=== Data ===

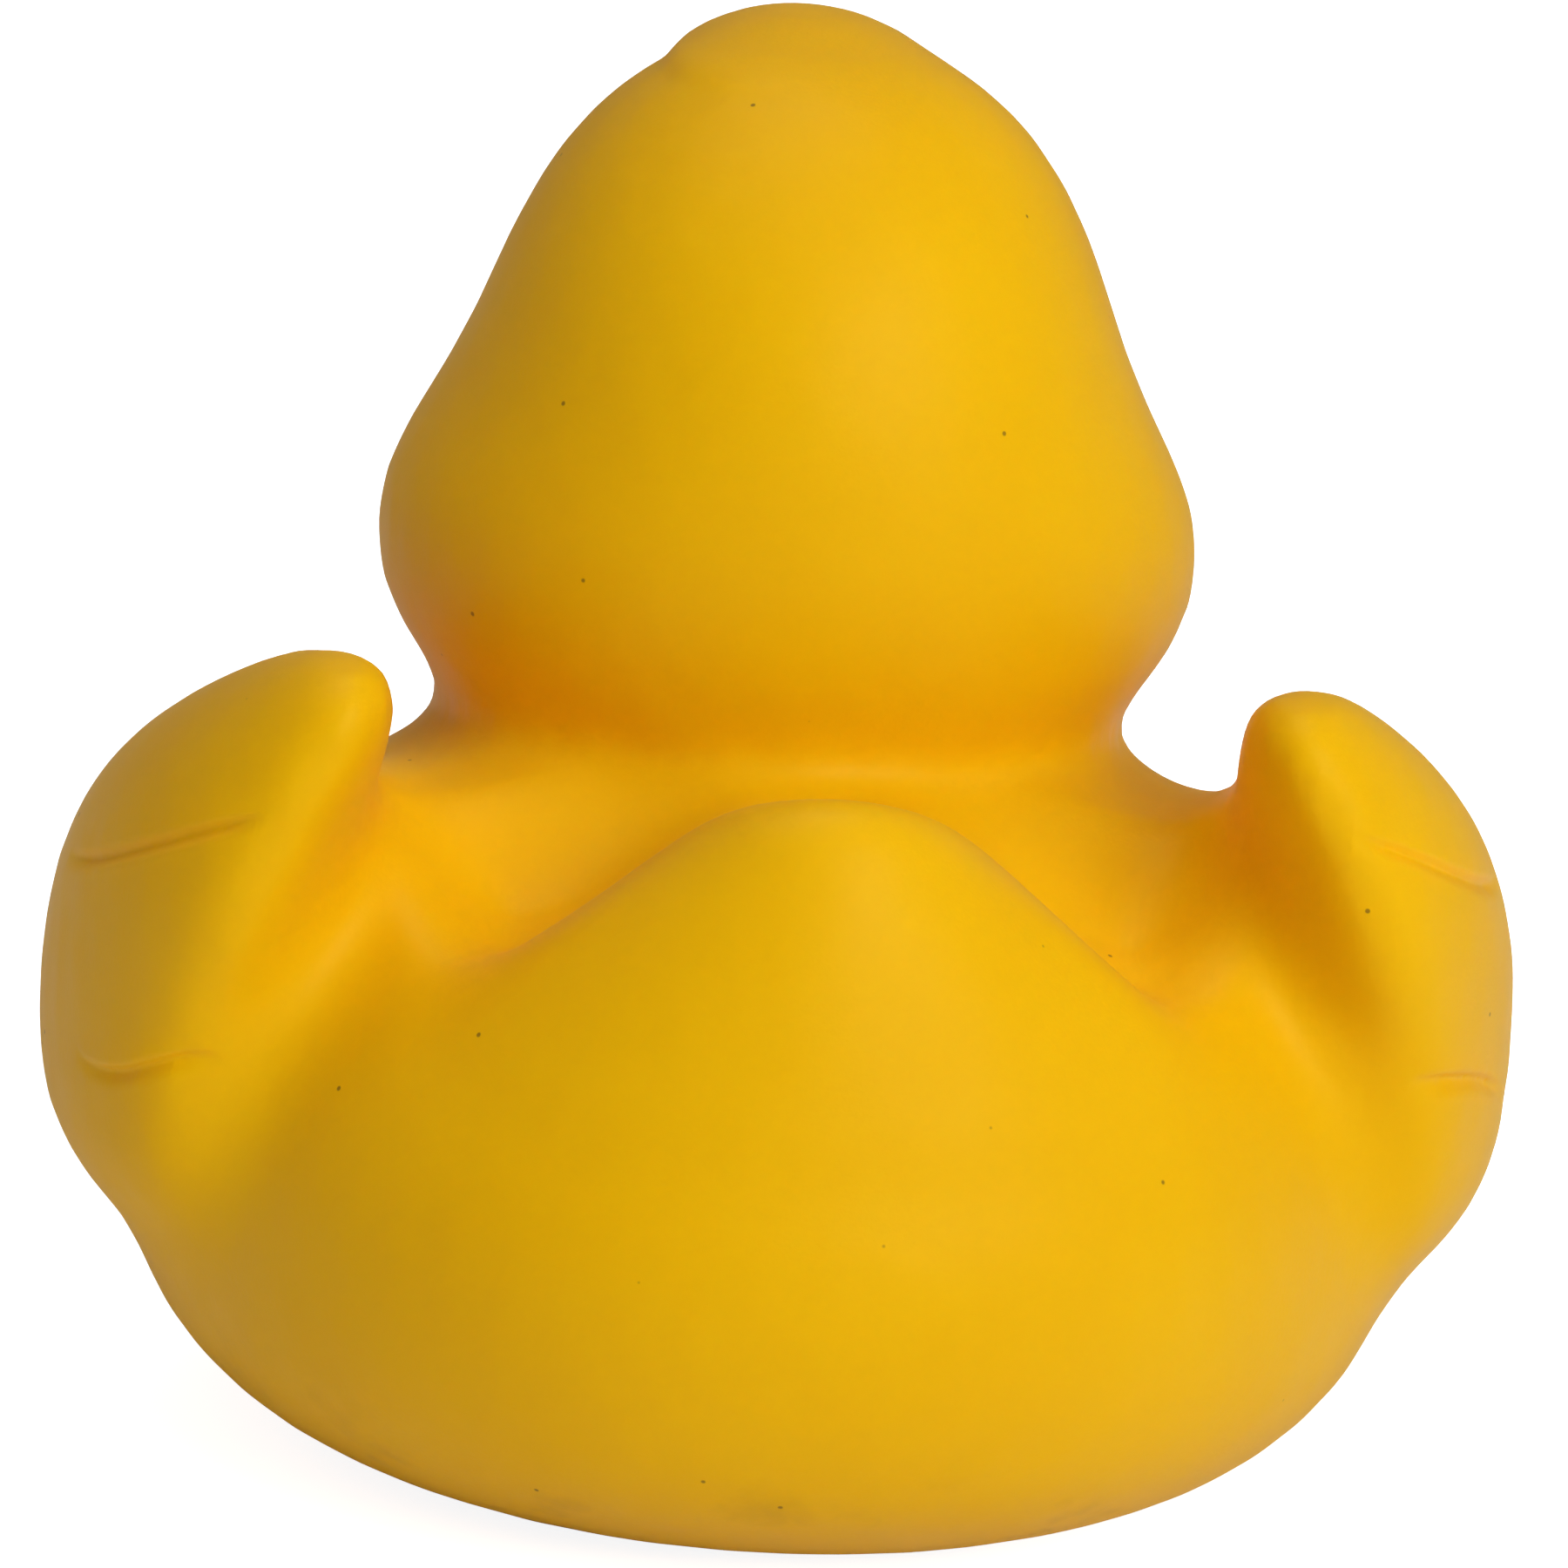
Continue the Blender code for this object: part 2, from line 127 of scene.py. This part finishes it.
def makeFloor():
    bm = bmesh.new()
    bmesh.ops.create_grid(bm, x_segments=2, y_segments=2, size=studio["floorHalf"])
    floor = meshObject(bm, "floor")
    floor.data.materials.append(makePaper())
    print("floor laid")


def makeLight():
    world = bpy.data.worlds.new("softRoom")
    world.use_nodes = True
    sky = world.node_tree.nodes["Background"]
    sky.inputs["Color"].default_value = studio["skyColour"]
    sky.inputs["Strength"].default_value = studio["skyStrength"]
    bpy.context.scene.world = world
    away, right, _ = pictureAxes()
    ahead = Vector((away.x, away.y, 0.0)).normalized()
    for index, (near, side, rise, reach, size, watts, colour) in enumerate(studio["lamps"]):
        lamp = bpy.data.lights.new("softLamp%d" % index, "AREA")
        lamp.size = size
        lamp.energy = watts
        lamp.color = colour
        holder = bpy.data.objects.new("softLamp%d" % index, lamp)
        direction = (ahead * near + right * side + Vector((0.0, 0.0, rise))).normalized()
        holder.location = Vector(shot["pivot"]) + direction * reach
        holder.rotation_euler = direction.to_track_quat("Z", "Y").to_euler()
        bpy.context.scene.collection.objects.link(holder)
    print("light set")


# The duck's skin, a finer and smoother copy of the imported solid

skin = {
    "voxel": 0.00062,
    "smoothPasses": 13,
    "relax": 0.5,
    "unshrink": -0.52,
    "weld": 0.000001,
    "cavityEdge": 0.0018,    # longest edge left in the cavity where it is reshaped
    "cavitySplits": 3,
    "ventHalf": 0.0015,
    "ventCutLength": 0.010,
    "ventSides": 48,
    "ventReach": 0.0018,      # faces nearer the vent's axis than this are its wall
    "refineReach": 0.0011,    # faces nearer a crease than this are split
    "refineSplits": 2,
    # the hollows beside the tail are deeper than in the solid: how much, and for each side
    # of the place where the deepening starts and where it is full
    "hollows": {
        "drop": 0.0049, "middle": -0.0009, "inner": (0.0035, 0.0150), "outer": (0.0240, 0.0165),
        "front": (0.0080, 0.0165), "rear": (0.0310, 0.0190),
        "low": (0.0240, 0.0310), "high": (0.0460, 0.0410),
    },
    # the tuft is a little wider over its root than in the solid, and lies to the picture's left
    "tuft": {"root": (0.0768, 0.0782), "wider": 0.06, "aside": 0.0004},
    # the solid's broad creases are filled first: out by this depth, over this half width
    "groove": {"depth": -0.00048, "above": 0.0014, "below": 0.0014, "fadeIn": 0.0040, "fadeOut": 0.0110},
    # then thin ones are pressed in, with a sharp upper lip and a soft lower side
    "crease": {"depth": 0.00045, "above": 0.00030, "below": 0.00060, "fadeIn": 0.0022, "fadeOut": 0.0040},
    # side (0 is both), height and place of the rear end, distance of the inner end from the
    # middle, how steeply the line falls forward, how much that eases, and its length
    "grooves": (
        (0, 0.0420, 0.0255, 0.0285, 0.4875, 2.8, 0.0220),
        (0, 0.0280, 0.0255, 0.0318, 0.3965, 2.3, 0.0220),
    ),
    "creases": (
        (1, 0.0410, 0.0255, 0.0305, 0.65, 14.0, 0.0168),
        (1, 0.0272, 0.0236, 0.0320, 0.90, 66.0, 0.0088),
        (-1, 0.0421, 0.0255, 0.0288, 0.68, 21.0, 0.0140),
        (-1, 0.0280, 0.0236, 0.0334, 0.12, -20.0, 0.0110),
    ),
}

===

Output the full listing exactly as it stands.

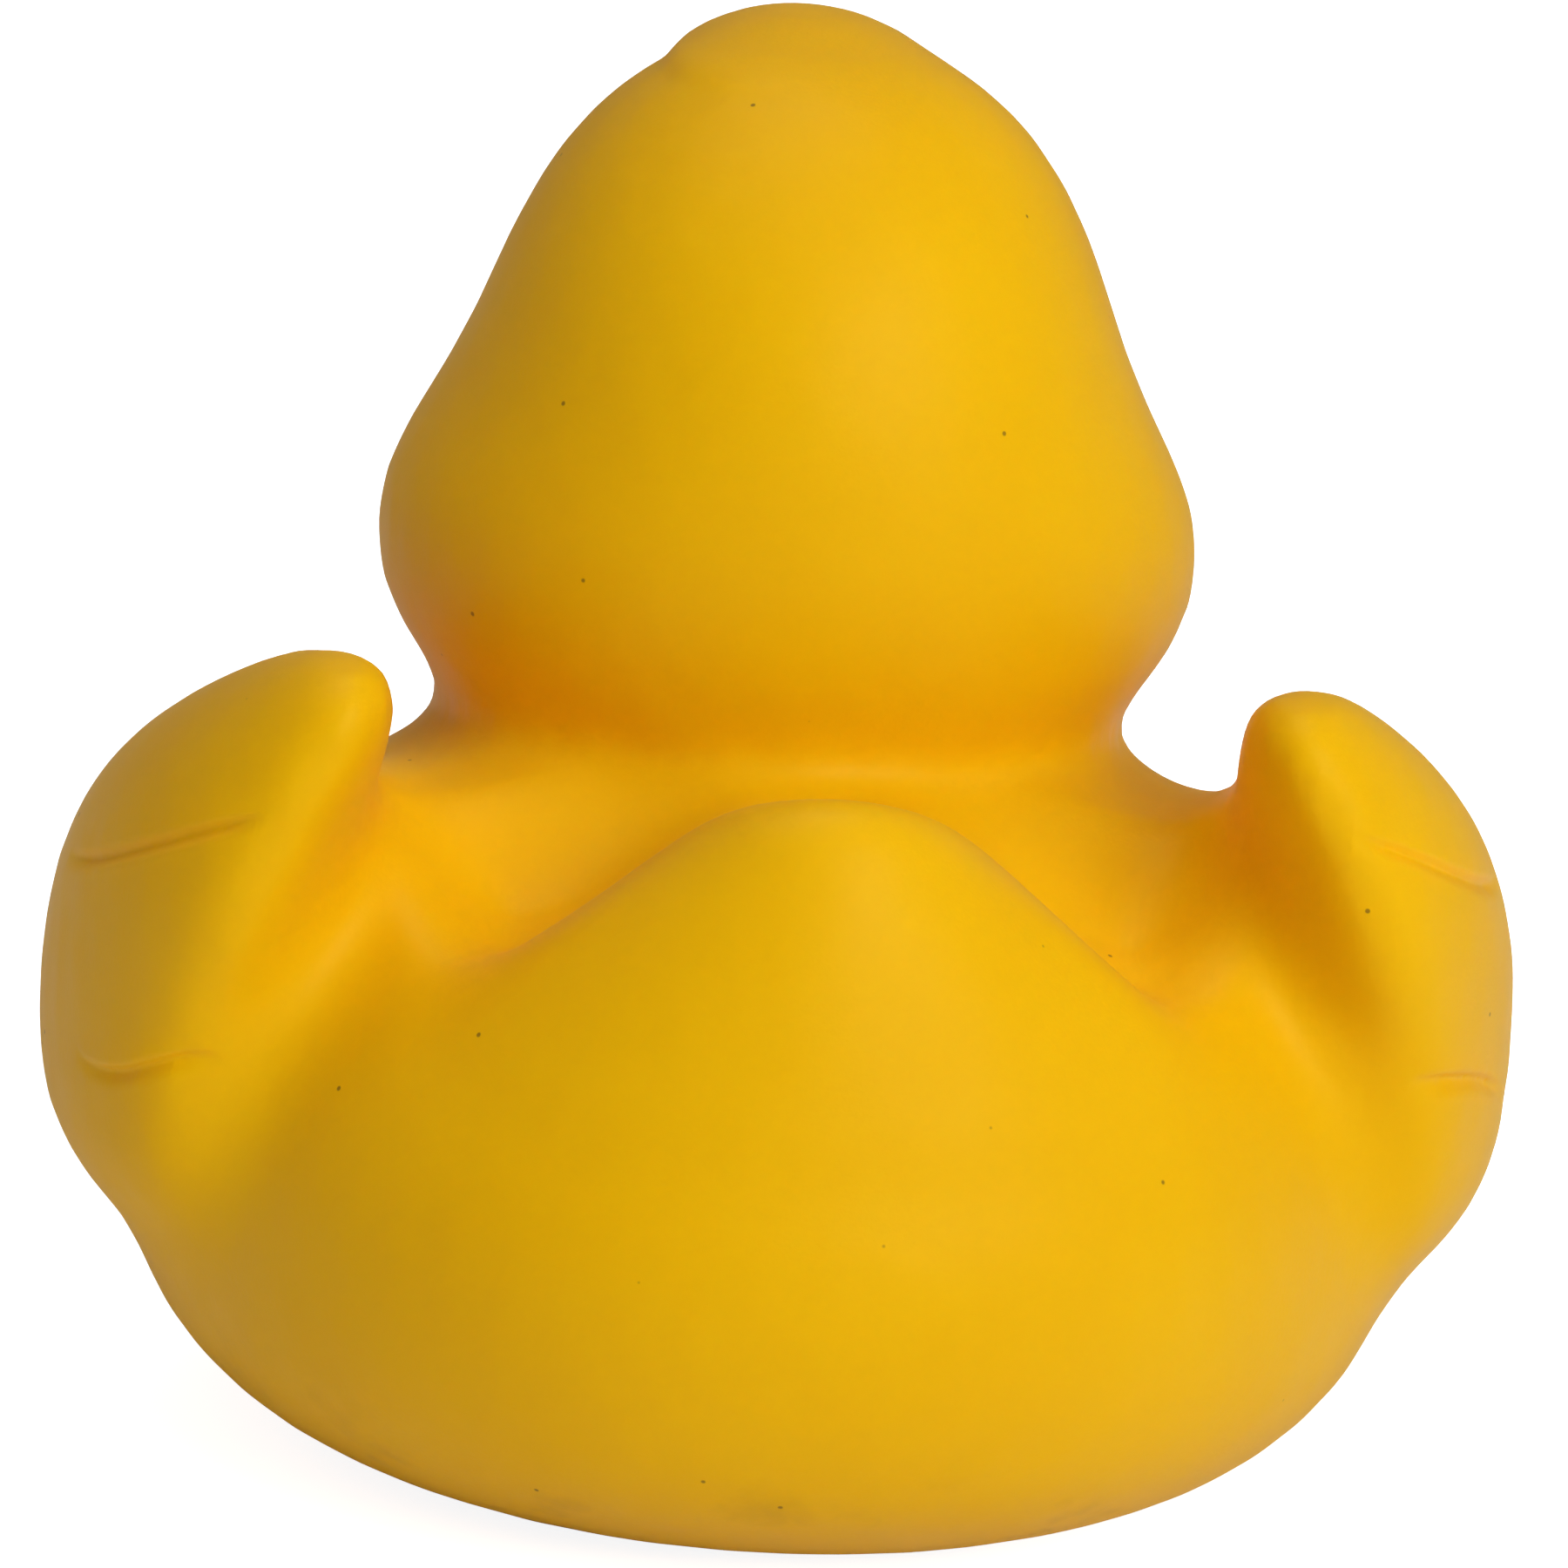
Continue the Blender code for this object: part 2, from line 127 of scene.py. This part finishes it.
def makeFloor():
    bm = bmesh.new()
    bmesh.ops.create_grid(bm, x_segments=2, y_segments=2, size=studio["floorHalf"])
    floor = meshObject(bm, "floor")
    floor.data.materials.append(makePaper())
    print("floor laid")


def makeLight():
    world = bpy.data.worlds.new("softRoom")
    world.use_nodes = True
    sky = world.node_tree.nodes["Background"]
    sky.inputs["Color"].default_value = studio["skyColour"]
    sky.inputs["Strength"].default_value = studio["skyStrength"]
    bpy.context.scene.world = world
    away, right, _ = pictureAxes()
    ahead = Vector((away.x, away.y, 0.0)).normalized()
    for index, (near, side, rise, reach, size, watts, colour) in enumerate(studio["lamps"]):
        lamp = bpy.data.lights.new("softLamp%d" % index, "AREA")
        lamp.size = size
        lamp.energy = watts
        lamp.color = colour
        holder = bpy.data.objects.new("softLamp%d" % index, lamp)
        direction = (ahead * near + right * side + Vector((0.0, 0.0, rise))).normalized()
        holder.location = Vector(shot["pivot"]) + direction * reach
        holder.rotation_euler = direction.to_track_quat("Z", "Y").to_euler()
        bpy.context.scene.collection.objects.link(holder)
    print("light set")


# The duck's skin, a finer and smoother copy of the imported solid

skin = {
    "voxel": 0.00062,
    "smoothPasses": 13,
    "relax": 0.5,
    "unshrink": -0.52,
    "weld": 0.000001,
    "cavityEdge": 0.0018,    # longest edge left in the cavity where it is reshaped
    "cavitySplits": 3,
    "ventHalf": 0.0015,
    "ventCutLength": 0.010,
    "ventSides": 48,
    "ventReach": 0.0018,      # faces nearer the vent's axis than this are its wall
    "refineReach": 0.0011,    # faces nearer a crease than this are split
    "refineSplits": 2,
    # the hollows beside the tail are deeper than in the solid: how much, and for each side
    # of the place where the deepening starts and where it is full
    "hollows": {
        "drop": 0.0049, "middle": -0.0009, "inner": (0.0035, 0.0150), "outer": (0.0240, 0.0165),
        "front": (0.0080, 0.0165), "rear": (0.0310, 0.0190),
        "low": (0.0240, 0.0310), "high": (0.0460, 0.0410),
    },
    # the tuft is a little wider over its root than in the solid, and lies to the picture's left
    "tuft": {"root": (0.0768, 0.0782), "wider": 0.06, "aside": 0.0004},
    # the solid's broad creases are filled first: out by this depth, over this half width
    "groove": {"depth": -0.00048, "above": 0.0014, "below": 0.0014, "fadeIn": 0.0040, "fadeOut": 0.0110},
    # then thin ones are pressed in, with a sharp upper lip and a soft lower side
    "crease": {"depth": 0.00045, "above": 0.00030, "below": 0.00060, "fadeIn": 0.0022, "fadeOut": 0.0040},
    # side (0 is both), height and place of the rear end, distance of the inner end from the
    # middle, how steeply the line falls forward, how much that eases, and its length
    "grooves": (
        (0, 0.0420, 0.0255, 0.0285, 0.4875, 2.8, 0.0220),
        (0, 0.0280, 0.0255, 0.0318, 0.3965, 2.3, 0.0220),
    ),
    "creases": (
        (1, 0.0410, 0.0255, 0.0305, 0.65, 14.0, 0.0168),
        (1, 0.0272, 0.0236, 0.0320, 0.90, 66.0, 0.0088),
        (-1, 0.0421, 0.0255, 0.0288, 0.68, 21.0, 0.0140),
        (-1, 0.0280, 0.0236, 0.0334, 0.12, -20.0, 0.0110),
    ),
}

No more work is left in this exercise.